## Start

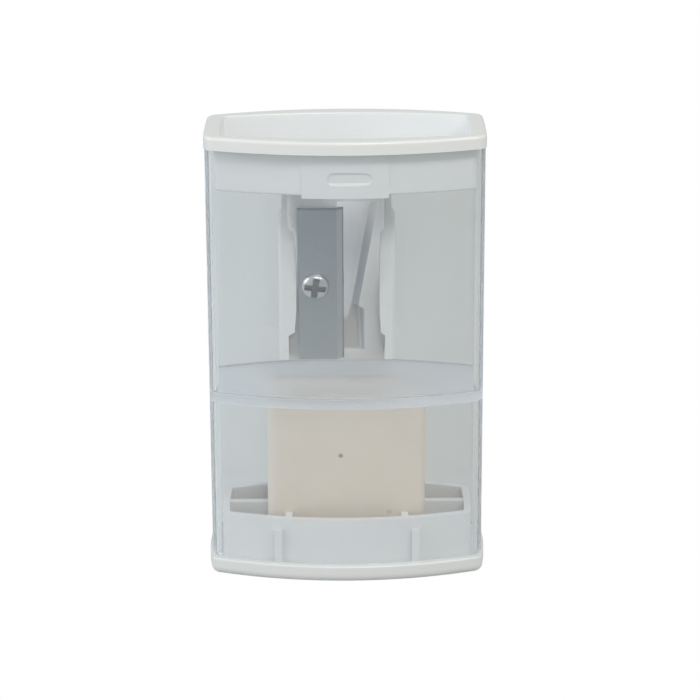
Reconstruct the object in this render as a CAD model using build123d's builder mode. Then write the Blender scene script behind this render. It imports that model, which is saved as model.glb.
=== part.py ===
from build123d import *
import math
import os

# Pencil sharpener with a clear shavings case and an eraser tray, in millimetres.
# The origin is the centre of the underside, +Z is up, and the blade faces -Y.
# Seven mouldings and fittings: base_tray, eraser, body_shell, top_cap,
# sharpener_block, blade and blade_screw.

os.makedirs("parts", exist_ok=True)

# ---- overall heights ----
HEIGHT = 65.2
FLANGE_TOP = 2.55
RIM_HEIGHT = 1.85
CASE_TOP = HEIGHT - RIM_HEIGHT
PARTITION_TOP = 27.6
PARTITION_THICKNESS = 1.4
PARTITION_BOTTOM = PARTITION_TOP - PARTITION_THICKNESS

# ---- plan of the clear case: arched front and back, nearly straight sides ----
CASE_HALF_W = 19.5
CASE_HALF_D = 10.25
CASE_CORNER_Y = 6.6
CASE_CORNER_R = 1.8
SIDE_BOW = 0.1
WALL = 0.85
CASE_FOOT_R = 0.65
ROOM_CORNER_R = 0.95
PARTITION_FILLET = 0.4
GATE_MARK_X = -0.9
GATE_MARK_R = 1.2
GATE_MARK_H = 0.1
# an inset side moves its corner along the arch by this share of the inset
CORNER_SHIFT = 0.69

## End

> TO DO:
Write out the entire listing exactly.

> FINAL ANSWER:
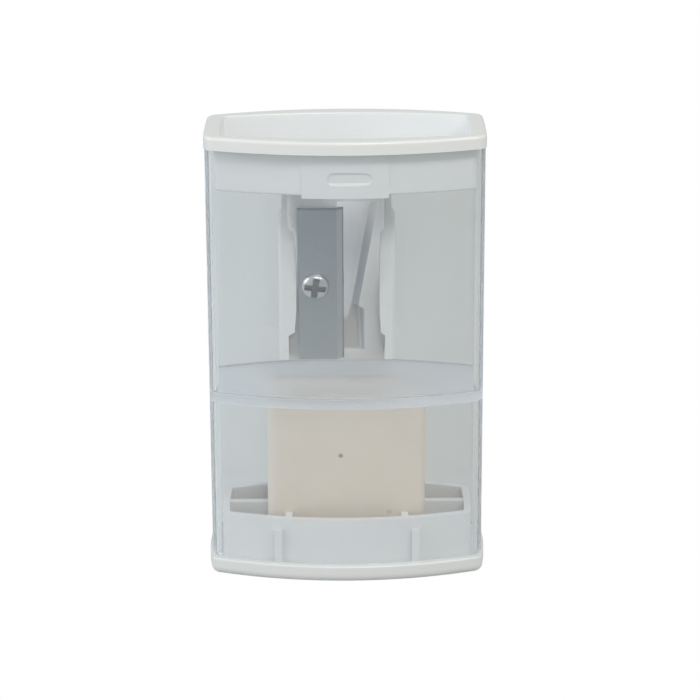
Reconstruct the object in this render as a CAD model using build123d's builder mode. Then write the Blender scene script behind this render. It imports that model, which is saved as model.glb.
=== part.py ===
from build123d import *
import math
import os

# Pencil sharpener with a clear shavings case and an eraser tray, in millimetres.
# The origin is the centre of the underside, +Z is up, and the blade faces -Y.
# Seven mouldings and fittings: base_tray, eraser, body_shell, top_cap,
# sharpener_block, blade and blade_screw.

os.makedirs("parts", exist_ok=True)

# ---- overall heights ----
HEIGHT = 65.2
FLANGE_TOP = 2.55
RIM_HEIGHT = 1.85
CASE_TOP = HEIGHT - RIM_HEIGHT
PARTITION_TOP = 27.6
PARTITION_THICKNESS = 1.4
PARTITION_BOTTOM = PARTITION_TOP - PARTITION_THICKNESS

# ---- plan of the clear case: arched front and back, nearly straight sides ----
CASE_HALF_W = 19.5
CASE_HALF_D = 10.25
CASE_CORNER_Y = 6.6
CASE_CORNER_R = 1.8
SIDE_BOW = 0.1
WALL = 0.85
CASE_FOOT_R = 0.65
ROOM_CORNER_R = 0.95
PARTITION_FILLET = 0.4
GATE_MARK_X = -0.9
GATE_MARK_R = 1.2
GATE_MARK_H = 0.1
# an inset side moves its corner along the arch by this share of the inset
CORNER_SHIFT = 0.69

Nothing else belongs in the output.